The system consists of a set of sensors gathering data, followed by feature extraction, finally we would feed the features to a classifier that assigns our data to a predefined category. This can of course be extended, by for example assigning a probability to a classification. An example of this system could be cameras filming a fish school, then estimating the total velocity giving a scalar for some given resolution, then feeding this time series into a neural net.

In a meeting with Hans Jonas Fossum Moen, Associate Professor, section for Autonomous Systems and Sensor Technologies at the University of Oslo, we were advised that adjusting a model by use of tracking individual fish (e.g. from camera data) would be very difficult. This would require a whole set of experiments and modeling on its own, since the fishes position needs to be estimated due to the 3 dimensions of freedom. Setting up this system for estimating positions, and running experiments to validate it, would take more time than we have and would not be interesting to our end goal. Instead he advised that we just focus on modeling fish, which we can base on previous research, and where lots of information is already easily accessible. It is also probably easier to validate the system we arrive at with this approach, since we can test it directly on or with data from a fish farm. So, we changed the project to simply focus on modeling of fish behavior and their environment based on previous publications.

A problem we had realized at this point was that fish have too many and complicated behaviors for us to account for them all. To help alleviate this problem we had the idea to simply represent behaviors deemed unimportant or unfeasible as noise. The noise here is then just random changes to an individual fish’s position.
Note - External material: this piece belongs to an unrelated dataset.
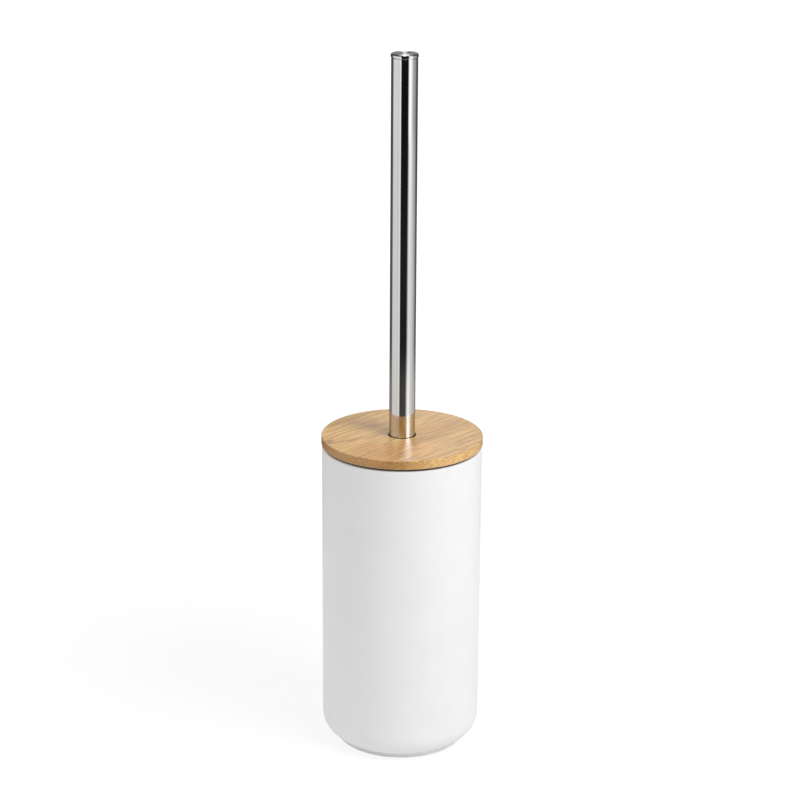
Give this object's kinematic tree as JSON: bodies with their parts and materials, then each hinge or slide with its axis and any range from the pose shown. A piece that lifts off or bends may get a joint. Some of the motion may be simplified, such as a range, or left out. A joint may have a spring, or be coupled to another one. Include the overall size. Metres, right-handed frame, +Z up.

In email exchanges with Kai Olav Ellefsen, Associate Professor, Research Group for Robotics and Intelligent Systems, UiO. we laid out the idea given above, asking for feedback on how we could make our model as realistic as possible. Our system needs to operate with a lot of noise. The idea was to make the model more noisy than in the real world, and then make sure our detection system works with different noise levels. This might be a good indication that this detection system would be the best in the real world as well, since the real world would contain many complicated behaviors that might seem random and act as noise to our system. Prof. Ellefsen proposed that we might be able to prove this mathematically or show it by successively noisy simulations. He thought we would be able to say a lot about the detection system from a model if it exhibits similar characteristics to those present in real fish.

Lastly, we talked to Simen Halaand from Fredrikstad Seafoods. We sent him emails asking about the sensors, procedures and technologies they use at their fish farming facilities to monitor fish behavior. Questions and responses can be seen below (translated to English from Norwegian).

Question

Response

List of sensors (cameras and all measurement devices)

Mostly water quality parameters (O2, CO2, Temperature, Salinity, pH, redox, etc.)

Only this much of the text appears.